The nerves are simply bundles of dendrites. Each bundle serves a specific region, whereas the larger bundles or ganglion. Each ganglion is capable of using interconnected neurons to control motor outputs and process sensory information.

For example, the thoracic ganglia control the locomotion of body regions such as the legs and wings. The segmented ganglia have a greater influence than the brain on overt behavior such as mating, feeding, and locomotion. 

Do Insects Have a Sense of Touch?

Because there are many bundles of dendrites in every body region, the insect has a sense of feeling in all of those areas. The afferent or sensory neurons work directly with the sense organs to carry information toward the central nervous system.

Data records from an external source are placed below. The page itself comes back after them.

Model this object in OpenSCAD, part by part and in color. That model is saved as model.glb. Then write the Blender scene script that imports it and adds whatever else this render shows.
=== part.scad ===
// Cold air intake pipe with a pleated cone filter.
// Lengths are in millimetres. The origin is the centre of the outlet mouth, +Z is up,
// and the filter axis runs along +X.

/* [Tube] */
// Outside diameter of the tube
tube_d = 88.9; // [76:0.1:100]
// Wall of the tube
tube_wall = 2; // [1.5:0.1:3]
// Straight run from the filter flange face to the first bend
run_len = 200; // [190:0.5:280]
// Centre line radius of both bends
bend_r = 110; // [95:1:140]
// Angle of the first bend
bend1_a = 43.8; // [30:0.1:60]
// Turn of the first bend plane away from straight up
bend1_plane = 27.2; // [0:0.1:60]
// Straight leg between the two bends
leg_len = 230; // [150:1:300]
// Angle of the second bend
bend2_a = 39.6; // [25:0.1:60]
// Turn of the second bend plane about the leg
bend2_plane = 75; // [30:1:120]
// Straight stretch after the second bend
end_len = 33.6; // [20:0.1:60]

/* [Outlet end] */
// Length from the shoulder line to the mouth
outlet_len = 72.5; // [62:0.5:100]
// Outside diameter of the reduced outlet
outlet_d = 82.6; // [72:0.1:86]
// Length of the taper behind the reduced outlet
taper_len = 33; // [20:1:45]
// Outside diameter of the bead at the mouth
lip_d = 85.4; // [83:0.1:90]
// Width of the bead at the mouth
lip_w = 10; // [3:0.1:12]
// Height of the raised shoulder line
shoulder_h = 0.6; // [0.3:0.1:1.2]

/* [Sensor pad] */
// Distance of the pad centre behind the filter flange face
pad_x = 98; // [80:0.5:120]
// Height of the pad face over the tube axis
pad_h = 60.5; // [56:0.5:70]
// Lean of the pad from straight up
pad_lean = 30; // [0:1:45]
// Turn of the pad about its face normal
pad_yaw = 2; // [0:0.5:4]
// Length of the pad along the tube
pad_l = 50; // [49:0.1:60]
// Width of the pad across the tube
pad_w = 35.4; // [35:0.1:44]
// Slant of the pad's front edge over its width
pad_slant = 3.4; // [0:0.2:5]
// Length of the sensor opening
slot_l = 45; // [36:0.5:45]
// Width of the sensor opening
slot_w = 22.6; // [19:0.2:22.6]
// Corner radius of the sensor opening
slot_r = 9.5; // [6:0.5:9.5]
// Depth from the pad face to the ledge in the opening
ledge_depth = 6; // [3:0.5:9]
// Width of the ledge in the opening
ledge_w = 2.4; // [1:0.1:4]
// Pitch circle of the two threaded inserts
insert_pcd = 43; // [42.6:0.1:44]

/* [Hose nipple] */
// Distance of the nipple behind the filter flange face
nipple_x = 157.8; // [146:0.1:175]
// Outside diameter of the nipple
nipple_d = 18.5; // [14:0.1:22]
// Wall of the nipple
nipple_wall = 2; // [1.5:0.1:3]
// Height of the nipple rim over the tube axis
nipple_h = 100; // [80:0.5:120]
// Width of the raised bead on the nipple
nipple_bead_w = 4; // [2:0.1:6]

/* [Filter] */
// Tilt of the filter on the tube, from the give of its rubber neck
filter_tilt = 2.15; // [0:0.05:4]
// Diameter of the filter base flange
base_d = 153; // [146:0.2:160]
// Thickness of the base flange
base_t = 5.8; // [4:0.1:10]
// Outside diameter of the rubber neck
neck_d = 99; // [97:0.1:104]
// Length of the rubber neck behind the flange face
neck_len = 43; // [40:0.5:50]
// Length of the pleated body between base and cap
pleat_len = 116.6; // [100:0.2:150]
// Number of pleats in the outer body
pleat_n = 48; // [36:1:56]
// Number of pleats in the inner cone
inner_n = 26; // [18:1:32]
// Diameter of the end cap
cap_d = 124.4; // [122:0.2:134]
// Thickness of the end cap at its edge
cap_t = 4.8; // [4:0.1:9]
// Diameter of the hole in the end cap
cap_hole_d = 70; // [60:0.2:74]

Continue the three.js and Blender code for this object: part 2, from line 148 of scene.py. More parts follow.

The efferent or motor neurons are triggered by sensory stimuli in the environment, prompting the appropriate reaction. These neurons can be found within the peripheral nervous system. The peripheral nervous system is located within the epidermis, making it a barrier between the insects’ internal organs and the outside environment.

A category of sensory organs called mechanoreceptors controls the insect’s sense of touch and feel. The basic functions of the mechanoreceptors include detecting vibrations, movements, and other sudden changes or disturbances.


Insects can feel cold temperatures. While the insect’s body can detect temperature changes, no discomfort is inflicted on the insect. 

Due to the nature of the insects’ central nervous systems, they can detect sensory changes and adapt to those changes promptly and appropriately. For example, if the insect’s nervous system detects a sudden temperature change, it will relocate immediately if it is a mobile insect.